PROBLEM TO SOLVE: Beginning with the first line of the entries below, quote each line until you reach and include the line with "stained and lacquered".

Records with modeling code
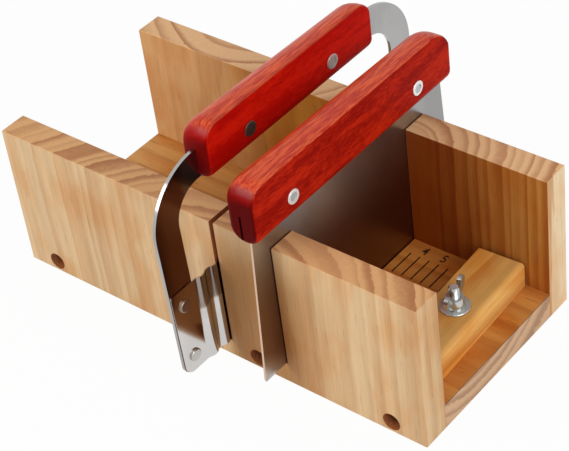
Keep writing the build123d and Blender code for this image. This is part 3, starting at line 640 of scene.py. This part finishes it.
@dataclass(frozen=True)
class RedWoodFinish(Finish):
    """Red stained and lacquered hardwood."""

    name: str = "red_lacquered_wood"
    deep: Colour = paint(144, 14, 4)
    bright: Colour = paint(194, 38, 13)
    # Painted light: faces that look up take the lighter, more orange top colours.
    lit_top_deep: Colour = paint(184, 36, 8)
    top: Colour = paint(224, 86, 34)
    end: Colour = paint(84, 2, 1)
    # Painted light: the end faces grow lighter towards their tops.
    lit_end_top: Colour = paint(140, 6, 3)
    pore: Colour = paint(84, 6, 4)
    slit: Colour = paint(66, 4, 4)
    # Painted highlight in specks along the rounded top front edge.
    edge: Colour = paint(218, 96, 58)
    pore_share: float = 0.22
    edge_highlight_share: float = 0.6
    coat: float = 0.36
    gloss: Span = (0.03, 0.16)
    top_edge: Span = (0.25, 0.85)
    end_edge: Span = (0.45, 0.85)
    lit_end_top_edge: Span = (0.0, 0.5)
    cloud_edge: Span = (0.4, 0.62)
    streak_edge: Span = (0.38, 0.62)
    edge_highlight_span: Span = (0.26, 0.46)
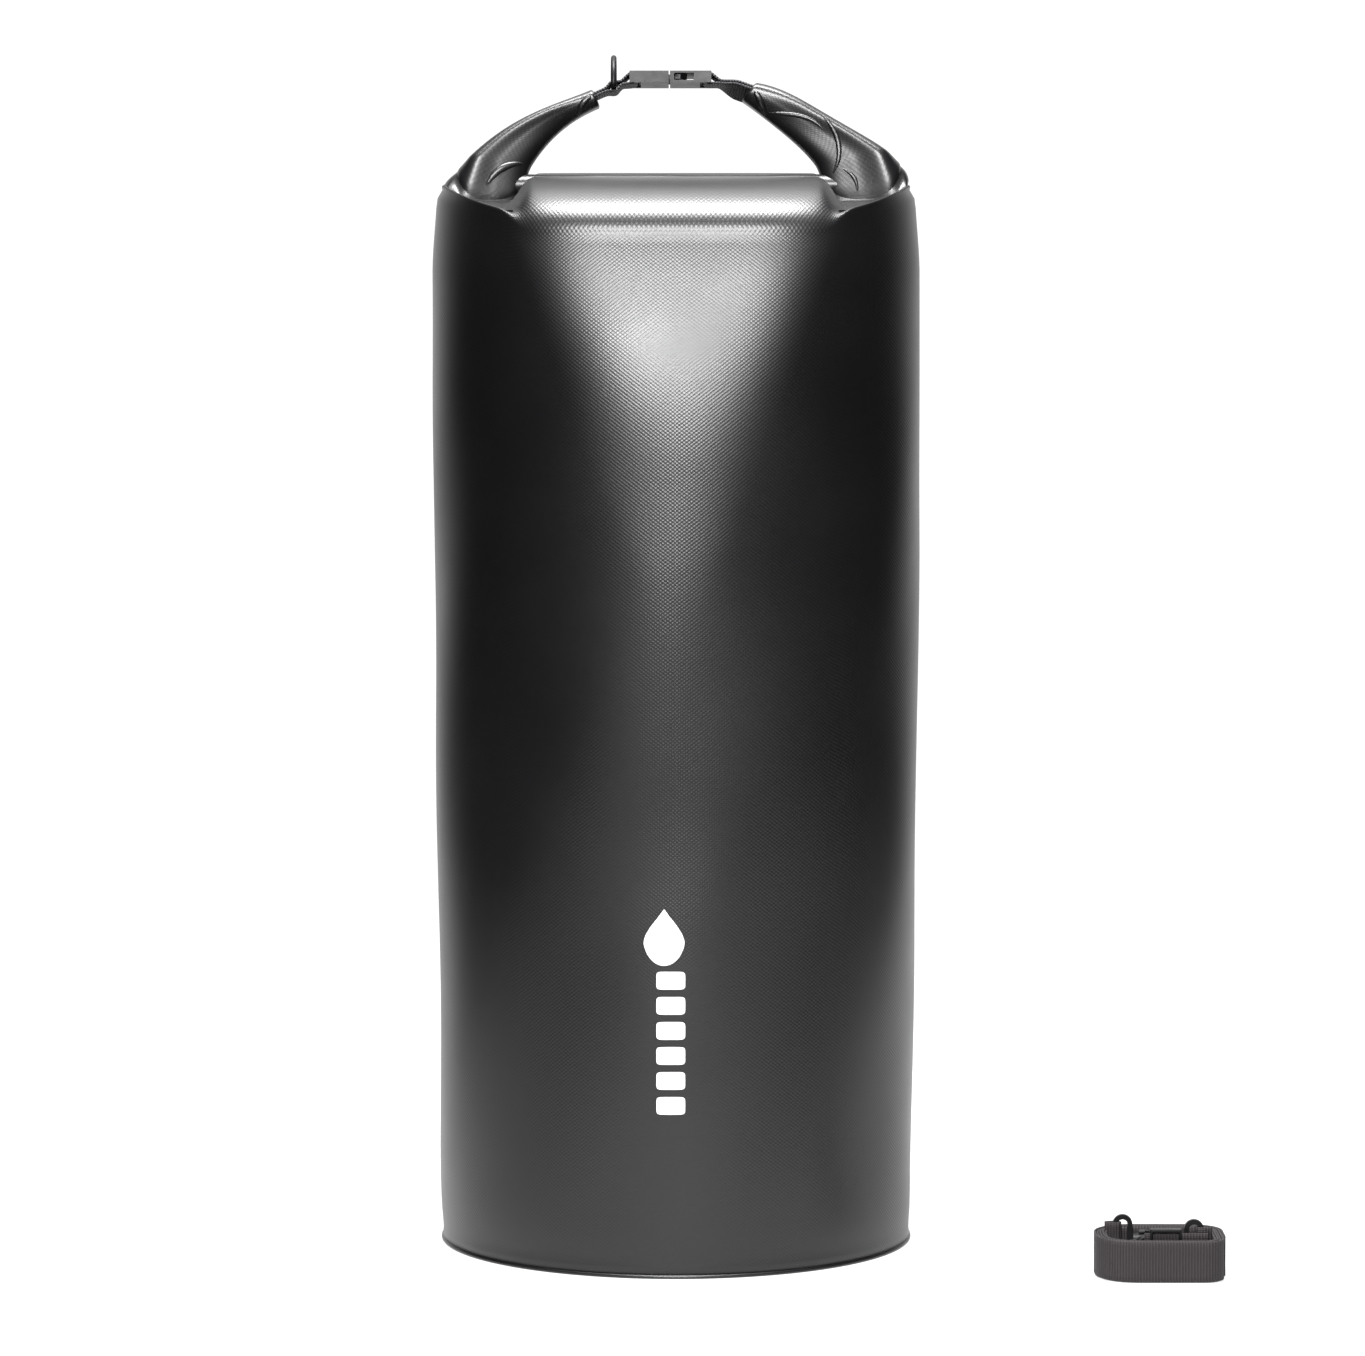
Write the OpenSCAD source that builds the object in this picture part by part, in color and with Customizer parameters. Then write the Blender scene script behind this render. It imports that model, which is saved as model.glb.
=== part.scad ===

COMPLETED TASK:
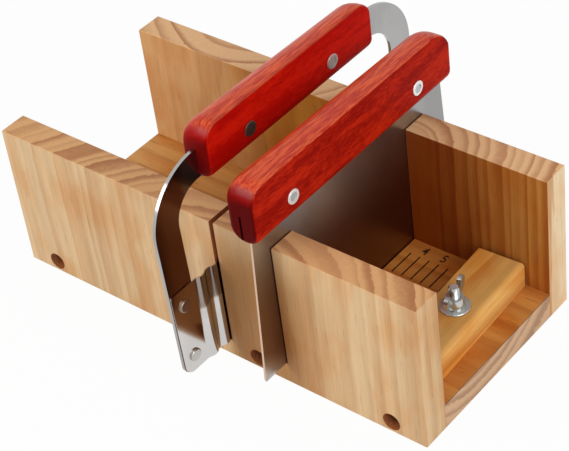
Keep writing the build123d and Blender code for this image. This is part 3, starting at line 640 of scene.py. This part finishes it.
@dataclass(frozen=True)
class RedWoodFinish(Finish):
    """Red stained and lacquered hardwood."""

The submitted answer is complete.